Discovery of Significant Emission of Halogenated Polycyclic Aromatic Hydrocarbons From Secondary Zinc Smelting

Chlorinated and brominated polycyclic aromatic hydrocarbons (Cl/Br-PAHs) are persistent organic pollutants, and controlling their adverse effects requires the identification of their sources. However, current knowledge on the formations of Cl/Br-PAHs is far insufficient for source control, much less on their formation mechanisms. In this field study, we firstly discovered secondary zinc smelting as a significant source of Cl/Br-PAHs.
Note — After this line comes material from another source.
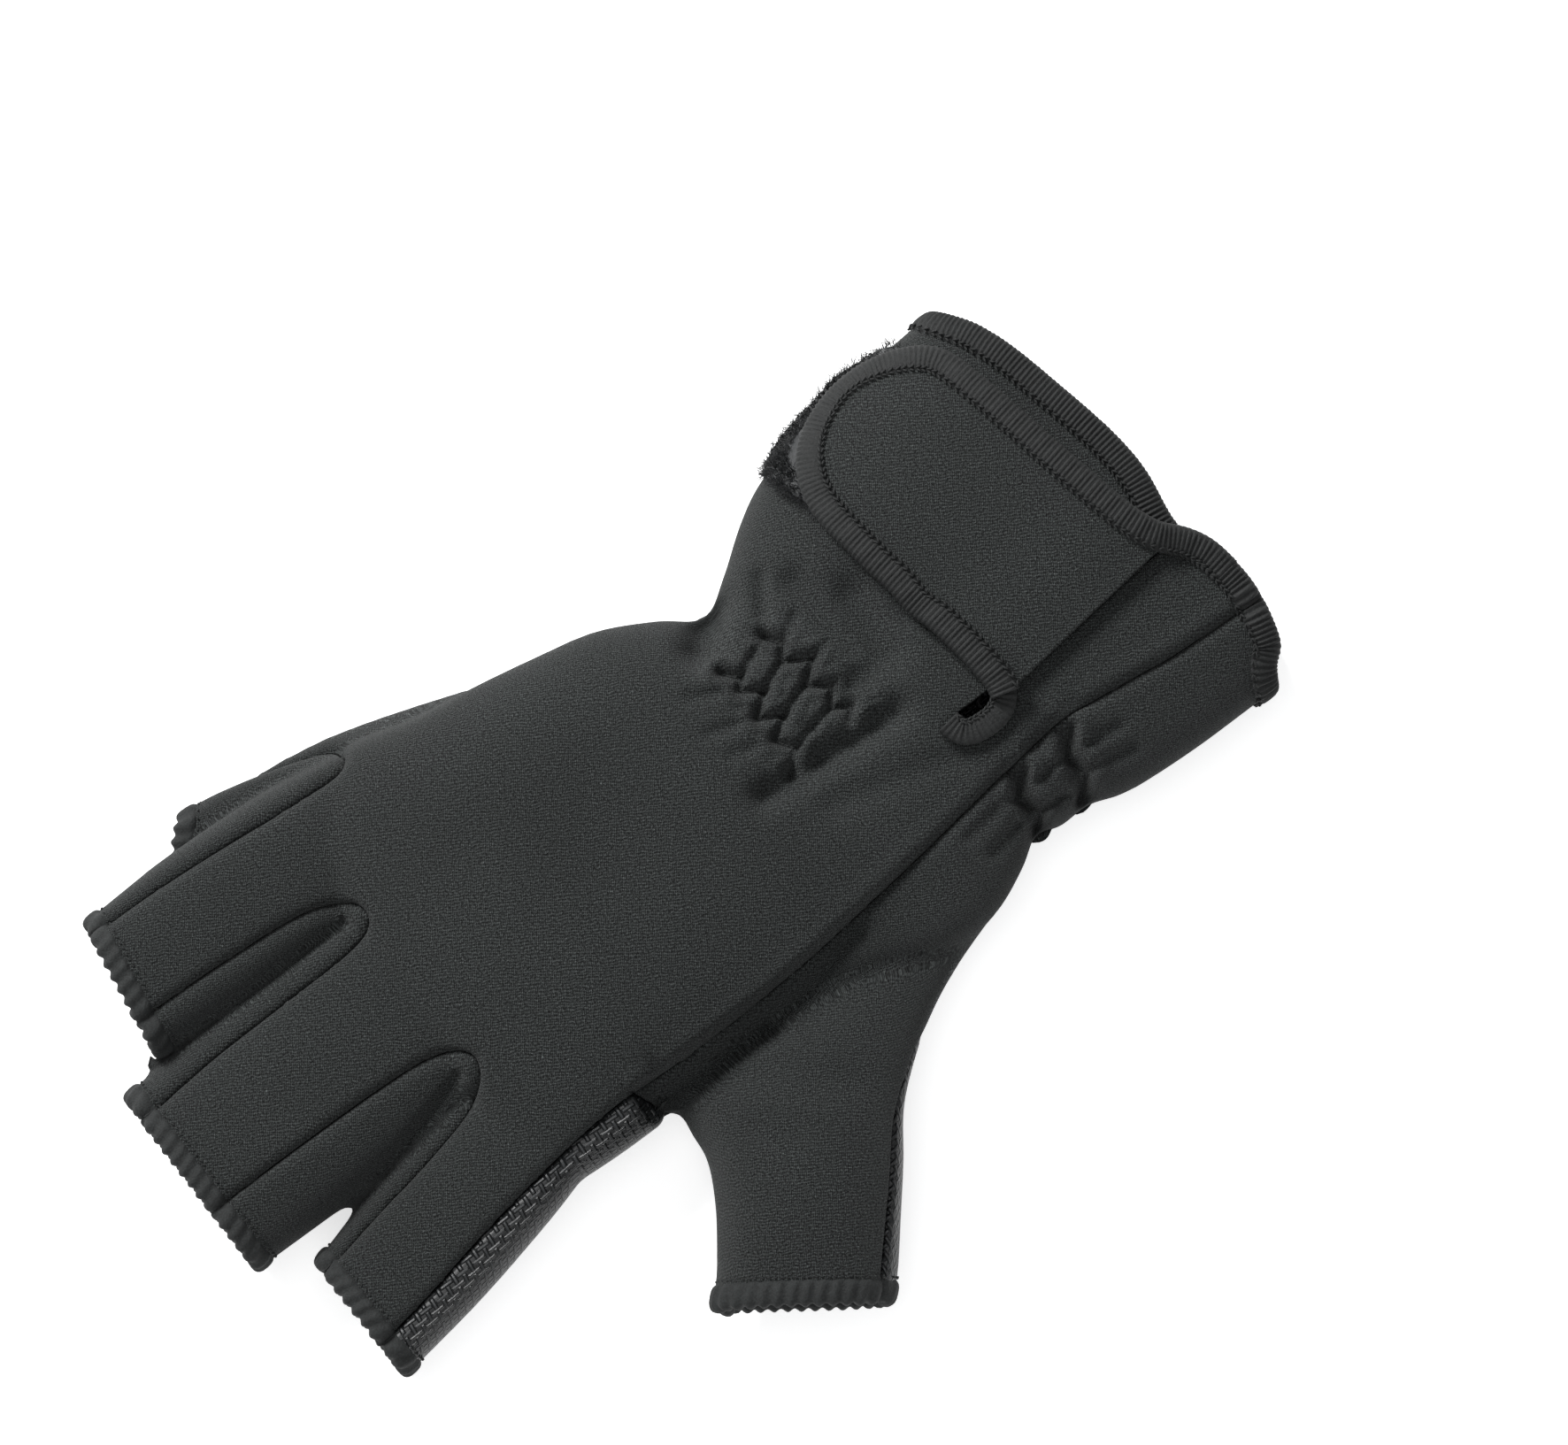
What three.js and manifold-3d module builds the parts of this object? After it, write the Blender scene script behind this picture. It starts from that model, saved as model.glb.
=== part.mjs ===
// Half-finger neoprene glove for the right hand, lying palm down: fingers to +Y, thumb to -X, back up.
import * as THREE from 'three';
import { mergeVertices } from 'three/addons/utils/BufferGeometryUtils.js';
import Module from 'manifold-3d';

const wasm = await Module();
wasm.setup();

// Driving sizes, in millimetres
const palmWidth = 100; // across the knuckles, side walls included
const backLength = 100; // from the middle of the back to the wrist and to the finger roots, both ways together
const handDepth = 30; // thickness of the hand as it lies
const cuffLength = 61; // from the pinch at the wrist to the bound end
const thumbReach = 100; // from the middle of the back out to the thumb's rim
const wall = 2.4; // neoprene with a knit face on both sides
const seamGap = 0.3; // between two panels at a turned seam
const hemProud = 0.5; // how far a rolled rim stands out from the finger
const tapeWidth = 6; // binding tape
const tapeProud = 0.7; // how far the tape stands out from what it binds
const strapThick = 2.4;
const pileThick = 1.2;
const slitWidth = 2.4;
const slack = 40; // how far a cutting block reaches past the glove

// The four half fingers. root is the middle of the finger's foot, in shares of palmWidth and backLength.
// width is in shares of palmWidth, length, depth, lift, rise and hem are millimetres. lift is the height of the
// finger's middle at its rim, rise how far that is above its foot. lean, roll and rimSlant are degrees.
const fingers = {
  index: { root: [-0.295, 0.57], lean: 13.8, length: 45.8, width: 0.3, depth: 21, lift: 14, rise: 0, roll: 0,
    rimSlant: -9.6, hem: 4 },
  middle: { root: [0.047, 0.58], lean: 5.2, length: 55.7, width: 0.435, depth: 22, lift: 16.5, rise: 2, roll: 0,
    rimSlant: -2.4, hem: 4 },
  ring: { root: [0.395, 0.57], lean: 0.9, length: 46.2, width: 0.296, depth: 18.4, lift: 20, rise: 6, roll: 0,
    rimSlant: -6.6, hem: 4 },
  pinky: { root: [0.465, 0.38], lean: -11, length: 43.1, width: 0.2, depth: 13, lift: 7.6, rise: 0, roll: 34,
    rimSlant: -30, hem: 4 },
};

// Sections along a finger, as shares: along its length, then of its width, depth, rim's slant and rise
const fingerSections = [
  // along, width, depth, slant, rise
  [-0.55, 0.72, 0.80, 0.0, 0.0],
  [-0.22, 0.88, 0.94, 0.0, 0.2],
  [0.03, 0.97, 1.0, 0.0, 0.55],
  [0.3, 1.0, 1.0, 0.1, 0.85],
  [0.6, 1.0, 0.97, 0.4, 1.0],
];
const rimWidth = 0.94; // the finger's width at its rim, as a share
const rimDepth = 0.9;
const hemFlare = 0.01; // how much wider and deeper a finger is where its hem starts
const pastRim = 1.3; // where the seams' cuts end, in shares of the finger's length, past its rim

// Seams along a finger, as shares: along its length, then across from its middle line to its side
const fingerSeams = {
  index: { left: [[pastRim, -0.55], [0.94, -0.55], [0.34, -0.54], [-0.1, -0.62], [-0.42, -0.66]],
    right: [[pastRim, 0.85], [0.9, 0.82], [0.4, 0.72], [0.1, 0.71]] },
  middle: { left: [[pastRim, -0.4], [0.96, -0.41], [0.41, -0.48], [0.13, -0.6]],
    right: [[pastRim, 0.72], [0.92, 0.71], [0.46, 0.67], [0.06, 0.7]] },
  ring: { left: [[pastRim, -0.6], [0.9, -0.59], [0.5, -0.63], [0.15, -0.74]],
    right: [[pastRim, 0.78], [0.9, 0.75], [0.5, 0.72], [0.07, 0.64], [-0.15, 0.63]] },
  pinky: { left: [[pastRim, 0.4], [0.6, 0.35], [0.2, 0.25]] },
};
const gussetCorner = [pastRim, 1.2]; // off the ring finger: the ring gusset's cut closes here, past both rims

// Where the strip of back on each finger runs out under the hand, from its left to its right seam
const stripFeet = {
  index: [[-0.42, 0], [-0.08, 0.95]],
  middle: [[-0.08, -0.95], [-0.08, 0.95]],
  ring: [[-0.08, -0.95], [-0.17, 0]],
};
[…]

The mean concentration of Cl/Br-PAHs emitted in stack gas from secondary zinc smelting was 9,553 ng/m3, exceeding concentrations from other metal smelting sources by one or two orders of magnitude. Cl/Br-PAHs with fewer rings were the dominant congeners in stack gas from secondary zinc smelting and secondary copper smelting. However, emissions from secondary aluminum smelting were dominated by congeners with more rings. The differences in congener profiles were attributable to the catalytic effects of metal compounds during smelting activities. Zinc oxide and copper oxide dominantly catalyzed dehydrogenation reactions, contributing to the formation of intermediate radicals and subsequent dimerization to Cl/Br-PAHs with fewer rings. Aluminum oxide induced alkylation reactions and accelerated ring growth, resulting in the formation of Cl-PAHs with more rings. The newly proposed mechanisms can successfully explain the emission characteristics of Cl/Br-PAHs during smelting activities and the higher concentrations of Cl/Br-PAHs from secondary zinc smelting, which should be useful in targeted source control.